**REQUIREMENT**
Starting at the line containing "Model this object", please quote every line up to and including the line containing "PLATE_EDGE = 0.12 * MM", exactly, and nothing beyond.

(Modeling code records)

++++++++++

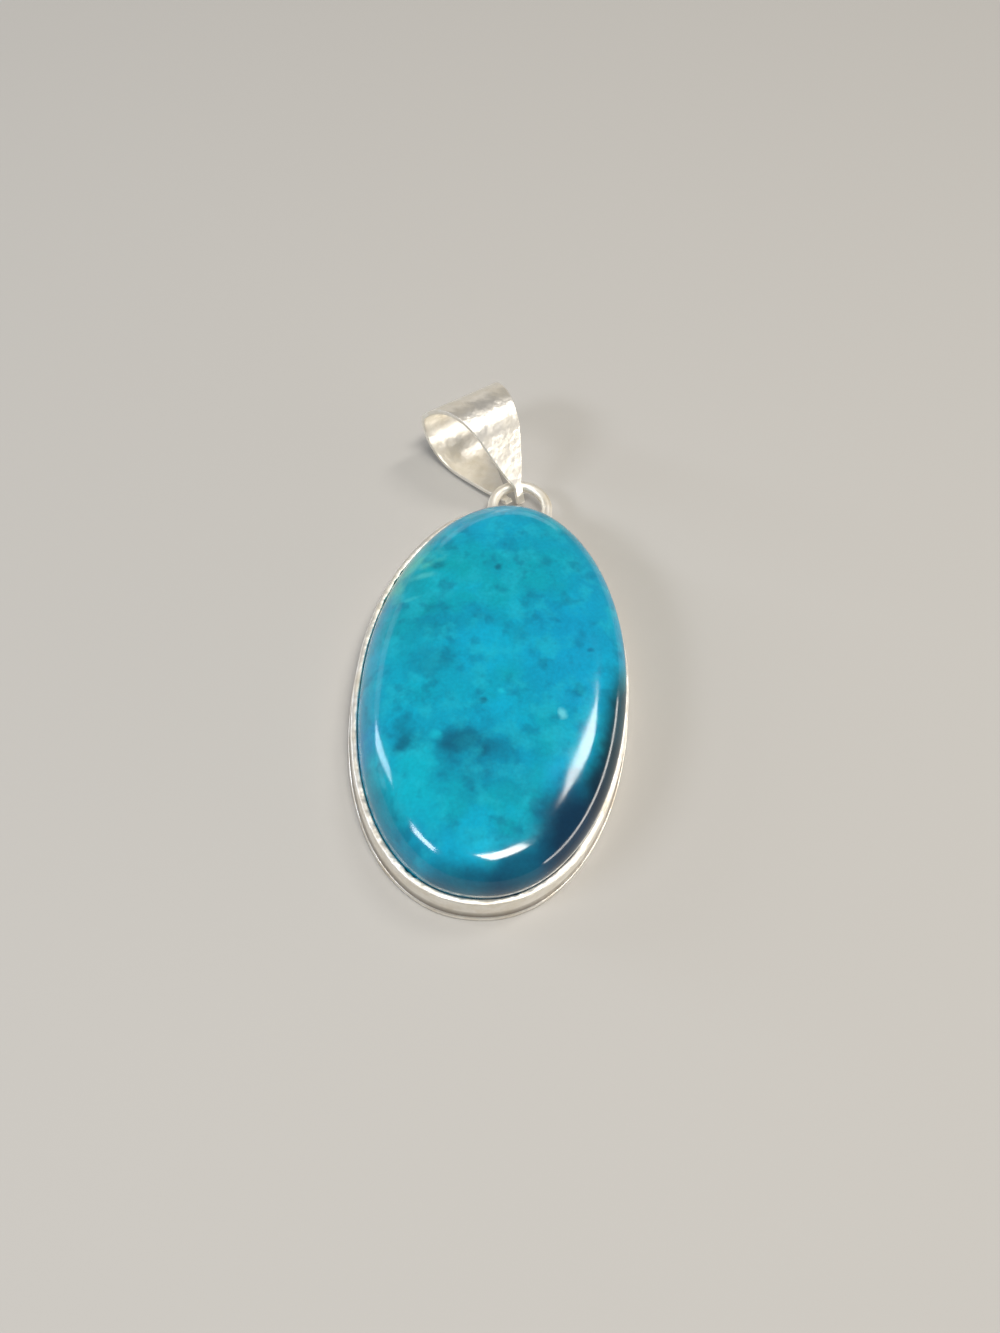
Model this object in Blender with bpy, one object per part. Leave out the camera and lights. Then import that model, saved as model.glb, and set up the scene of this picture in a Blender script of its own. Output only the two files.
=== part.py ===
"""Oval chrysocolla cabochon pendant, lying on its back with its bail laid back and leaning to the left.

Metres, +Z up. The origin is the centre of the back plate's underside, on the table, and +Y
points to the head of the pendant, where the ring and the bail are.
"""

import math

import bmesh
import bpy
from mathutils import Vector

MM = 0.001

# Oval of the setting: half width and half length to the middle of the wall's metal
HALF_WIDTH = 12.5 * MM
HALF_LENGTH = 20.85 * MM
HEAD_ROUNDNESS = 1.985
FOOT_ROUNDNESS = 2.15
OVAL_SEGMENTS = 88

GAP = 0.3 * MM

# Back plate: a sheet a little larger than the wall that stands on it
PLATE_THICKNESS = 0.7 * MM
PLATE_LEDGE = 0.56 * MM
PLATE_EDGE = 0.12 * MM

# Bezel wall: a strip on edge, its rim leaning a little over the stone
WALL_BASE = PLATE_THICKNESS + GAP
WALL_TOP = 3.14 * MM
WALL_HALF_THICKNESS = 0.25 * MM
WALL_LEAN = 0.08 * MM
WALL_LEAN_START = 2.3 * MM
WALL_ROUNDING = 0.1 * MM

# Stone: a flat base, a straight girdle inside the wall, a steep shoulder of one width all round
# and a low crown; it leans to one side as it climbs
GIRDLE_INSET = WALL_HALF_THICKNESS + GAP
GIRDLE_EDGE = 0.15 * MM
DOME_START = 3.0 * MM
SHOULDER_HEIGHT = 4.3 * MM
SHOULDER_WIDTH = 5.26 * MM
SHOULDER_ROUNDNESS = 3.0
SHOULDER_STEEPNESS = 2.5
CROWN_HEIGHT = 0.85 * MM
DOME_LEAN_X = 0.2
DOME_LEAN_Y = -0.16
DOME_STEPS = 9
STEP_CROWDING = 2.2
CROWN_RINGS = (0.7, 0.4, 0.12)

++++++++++

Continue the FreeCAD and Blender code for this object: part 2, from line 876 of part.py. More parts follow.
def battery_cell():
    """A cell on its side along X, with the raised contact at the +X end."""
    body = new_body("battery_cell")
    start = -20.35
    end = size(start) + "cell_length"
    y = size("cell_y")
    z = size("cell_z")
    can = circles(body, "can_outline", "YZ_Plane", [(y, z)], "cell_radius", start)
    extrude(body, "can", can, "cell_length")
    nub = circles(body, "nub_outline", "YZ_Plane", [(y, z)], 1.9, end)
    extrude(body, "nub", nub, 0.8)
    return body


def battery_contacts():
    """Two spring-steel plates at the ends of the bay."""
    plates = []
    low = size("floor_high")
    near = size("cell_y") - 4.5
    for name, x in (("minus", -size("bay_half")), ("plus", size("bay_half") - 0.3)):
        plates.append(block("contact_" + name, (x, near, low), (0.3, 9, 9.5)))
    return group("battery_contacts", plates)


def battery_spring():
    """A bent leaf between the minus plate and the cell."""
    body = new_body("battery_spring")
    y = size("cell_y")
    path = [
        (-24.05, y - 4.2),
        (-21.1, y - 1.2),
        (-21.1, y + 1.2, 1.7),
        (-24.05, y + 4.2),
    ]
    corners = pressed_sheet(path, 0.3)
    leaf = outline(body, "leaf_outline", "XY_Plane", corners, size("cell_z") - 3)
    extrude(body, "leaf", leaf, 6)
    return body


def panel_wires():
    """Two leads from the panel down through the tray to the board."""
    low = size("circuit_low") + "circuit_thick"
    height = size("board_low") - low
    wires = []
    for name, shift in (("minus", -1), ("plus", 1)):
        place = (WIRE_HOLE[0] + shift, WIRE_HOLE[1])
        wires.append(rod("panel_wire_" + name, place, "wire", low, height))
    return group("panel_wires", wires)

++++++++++

**RESPONSE**
Model this object in Blender with bpy, one object per part. Leave out the camera and lights. Then import that model, saved as model.glb, and set up the scene of this picture in a Blender script of its own. Output only the two files.
=== part.py ===
"""Oval chrysocolla cabochon pendant, lying on its back with its bail laid back and leaning to the left.

Metres, +Z up. The origin is the centre of the back plate's underside, on the table, and +Y
points to the head of the pendant, where the ring and the bail are.
"""

import math

import bmesh
import bpy
from mathutils import Vector

MM = 0.001

# Oval of the setting: half width and half length to the middle of the wall's metal
HALF_WIDTH = 12.5 * MM
HALF_LENGTH = 20.85 * MM
HEAD_ROUNDNESS = 1.985
FOOT_ROUNDNESS = 2.15
OVAL_SEGMENTS = 88

GAP = 0.3 * MM

# Back plate: a sheet a little larger than the wall that stands on it
PLATE_THICKNESS = 0.7 * MM
PLATE_LEDGE = 0.56 * MM
PLATE_EDGE = 0.12 * MM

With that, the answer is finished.